Wednesday, December 5, 2012

Being, at the park.

You've found the perfect park for your outing with twins. You have your bag packed with diapers, snacks, shoes, drinks, and a well-charged smartphone for snapping pics of your adorable offspring. You will *only* use your phone for occasional photos and checking the time. (See this New Yorker piece for an eloquent argument against even snapping photos) The rest of the time it stays in your bag. 

You have spare clothes if you're going somewhere you're likely to need them. You have jackets if it's going to be cold. You have sand toys for sand parks, and extra balls just in case. And you know that the park is going to be an easy place to keep track of your kids.

Friends are good, too—I try to meet up with one or two other moms a few times a week, especially other moms of twins. Being at the park with other people who know you and know your kids means that you have an extra set of eyes and ears. And there are likely to be fewer conflicts (in my experience, at least) because the kids know each other. After months of seeing the same people, the boys look forward to seeing their friends—and I look forward to seeing mine!

Sharing a snack with good friends

Even with all that, you need to bring a few more things: for starters, trust and patience. 

Trust is about believing that your children have their own interests and their own agendas. Do they want to go up the stairs? Great! Do they want to spend 30 minutes pushing a truck around? Great! Maybe they're into pouring sand. Maybe they don't want to use the shovel the way that you think they should use the shovel—that's ok, too. Don't force them to do what you think they should do—free, unstructured play is children's work. Just because you think your kid wants to swing or slide doesn't mean s/he wants to. Lots of times, kids like to climb the stairs to the slide, but not slide down. That's ok, too. They're working on climbing and enjoying feeling up high. When they want to come down, they'll figure out how. Your job at the park is to reinforce the boundaries that do matter: no hitting, biting, pushing. Use words to describe what happens when conflicts seem to be mounting; offer other choices when conflicts escalate. Acknowledge the problem, then see if your kids can come up with a solution.
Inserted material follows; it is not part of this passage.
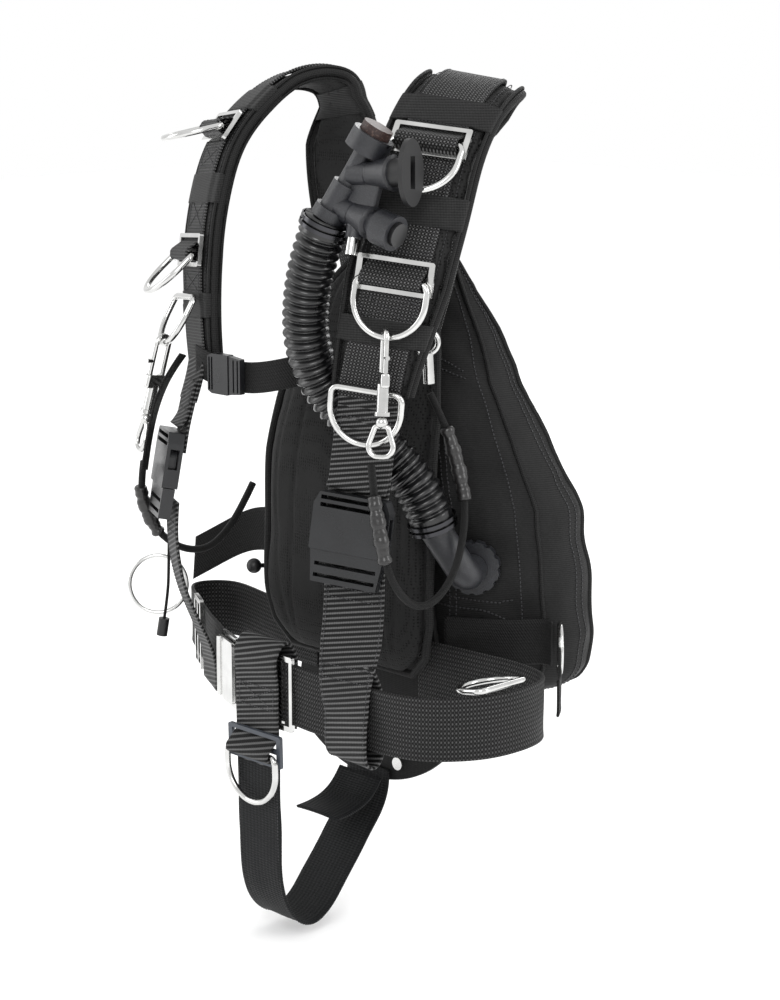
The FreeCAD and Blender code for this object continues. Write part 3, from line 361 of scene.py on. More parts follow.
# ---------------------------------------------------------------- materials
class Shader:
    """A node material under construction."""

    def __init__(self, name, rough, metallic=0.0, spec=0.5, sheen=0.0):
        self.material = bpy.data.materials.new(name)
        self.material.use_nodes = True
        self.tree = self.material.node_tree
        self.bsdf = self.tree.nodes["Principled BSDF"]
        self.bsdf.inputs["Roughness"].default_value = rough
        self.bsdf.inputs["Metallic"].default_value = metallic
        self.bsdf.inputs["Specular IOR Level"].default_value = spec
        self.bsdf.inputs["Sheen Weight"].default_value = sheen
        self.bsdf.inputs["Sheen Roughness"].default_value = 0.45

    def node(self, kind, ins=(), out=0, **props):
        """Adds a node; ins maps an input name or index to a value or a socket."""
        made = self.tree.nodes.new(kind)
        for key, value in props.items():
            setattr(made, key, value)
        for key, value in dict(ins).items():
            if isinstance(value, bpy.types.NodeSocket):
                self.tree.links.new(value, made.inputs[key])
            else:
                made.inputs[key].default_value = value
        return made.outputs[out]

    def math(self, operation, a, b=0.0):
        """Arithmetic on two sockets or numbers."""
        return self.node("ShaderNodeMath", {0: a, 1: b}, operation=operation)

    def uv(self, scale):
        """UV coordinates in metres times scale, as three sockets."""
        coords = self.node("ShaderNodeTexCoord", out="UV")
        return self.split(coords, scale)

    def space(self, scale):
        """Object coordinates in metres times scale, as three sockets."""
        coords = self.node("ShaderNodeTexCoord", out="Object")
        return self.split(coords, scale)

    def split(self, coords, scale):
        scaled = self.node("ShaderNodeVectorMath", {0: coords, 1: (scale, scale, scale)},
                           operation="MULTIPLY")
        parts = self.tree.nodes.new("ShaderNodeSeparateXYZ")
        self.tree.links.new(scaled, parts.inputs[0])
        return parts.outputs[0], parts.outputs[1], parts.outputs[2]

    def wave(self, value, pitch):
        """0 to 1 sine of a coordinate with a given pitch."""
        angle = self.math("MULTIPLY", value, 2 * math.pi / pitch)
        return self.node("ShaderNodeMath", {0: self.math("SINE", angle), 1: 0.5, 2: 0.5},
                         operation="MULTIPLY_ADD")

    def noise(self, scale, detail=2.0, vector=None, rough=0.5):
        coords = vector or self.node("ShaderNodeTexCoord", out="Object")
        return self.node("ShaderNodeTexNoise", {"Vector": coords, "Scale": scale, "Detail": detail,
                                                "Roughness": rough}, out="Fac")

    def ramp(self, value, stops):
        """Colours at positions along a value."""
        made = self.tree.nodes.new("ShaderNodeValToRGB")
        self.tree.links.new(value, made.inputs[0])
        ramp = made.color_ramp
        while len(ramp.elements) < len(stops):
            ramp.elements.new(0.5)
        for element, (at, colour) in zip(ramp.elements, stops):
            element.position = at
            element.color = (*colour, 1) if len(colour) == 3 else colour
        return made.outputs[0]

    def mix(self, factor, a, b):
        """Colour blend."""
        made = self.tree.nodes.new("ShaderNodeMix")
        made.data_type = "RGBA"
        for key, value in ((0, factor), (6, a), (7, b)):
            if isinstance(value, bpy.types.NodeSocket):
                self.tree.links.new(value, made.inputs[key])
            else:
                made.inputs[key].default_value = value if key == 0 else (*value, 1)
        return made.outputs[2]

    def finish(self, colour=None, height=None, bump=0.3, depth=1.0, rough=None):
        """Links colour, height and roughness; depth is the bump's distance in millimetres."""
        if colour is not None:
            self.tree.links.new(colour, self.bsdf.inputs["Base Color"])
        if rough is not None:
            self.tree.links.new(rough, self.bsdf.inputs["Roughness"])
        if height is not None:
            normal = self.node("ShaderNodeBump", {"Strength": bump, "Distance": depth * MM, "Height": height})
            self.tree.links.new(normal, self.bsdf.inputs["Normal"])
        return self.material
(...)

11 months old, enjoying some stair play. Notice that they are in charge of how high, how fast, and how they go up.

I love this paragraph from Lisa Sunbury about play:
So what is your role as a parent or teacher of young children? The idea is for the adult to create an environment that invites play and then allow the child to explore and experiment within that environment to his heart’s content, without showing him how it’s supposed to be done. This leaves your child in control, and preserves his natural, inborn desire and ability (intrinsic motivation- from within) to play. When your child plays, he is not only learning, he is learning how to learn!
So trust your kids to find interesting things to do and see and explore. Trust them to know the limits of what their bodies can do. And trust that they will push those limits, too. You'll be there to catch them; you won't be holding their shirt while they walk and constantly telling them to be careful.

Janet Lansbury says it best:
The key to fostering an “I can” mentality is simple… Accept, appreciate and allow whatever children are able to do in that moment, rather than expecting or encouraging them to do more.

Patience: You have to learn to be patient with yourself, to let yourself sit back and watch. It's hard to do when you have two toddlers running in opposite directions. I've found that I'm most able to sit back and watch if they're running on the ground. Up high is hard. You want to help. I try to just stand close then, not interfere too much. My boys know that I trust them to know their limits, and usually, they're right. It's almost always when I second-guess them or try to "help" that they seem to falter and get frustrated. So, I try to remind myself to wait, wait, wait before stepping in. I don't always wait long enough, and I really don't wait long enough when I'm nervous or distracted. But doing this stuff is a practice. It takes time. It's really, really hard not to explain why they fell, when they do fall. My personal resolution is to do a better job of asking questions like "Would you like to try that again?" It's so easy to want to protect and direct. What you have to to is help them persist and discover. 

Yes, even 18-month-olds can share...if you let them work it out and don't yell at them to share.

And that's the thing about babies and toddlers: they take lots of time to do things. A four-block walk can take an hour. You can't have an agenda; if you do, you'll be frustrated. If you have plans, you have to be ready to listen to some complaints as you attend to the business of getting there. Plan to hear some crying, some screaming, plan that you might have to be firm about getting in the car, changing diapers, whatever. This is part of living with children. We adults are thinking five steps ahead. They're thinking about now. Slow down, take a look from their perspective. Part of many of our park outings these days is the walk to the park from our car. This can take up to twenty minutes. And that's fine.

Sometimes we stop to check out holiday lights. 

Here's what you really need to know about being at the park: it's about being, at the park. Take the time to watch your kids explore and learn. Follow their lead. Your job is to get them outside. Let them show you the rest.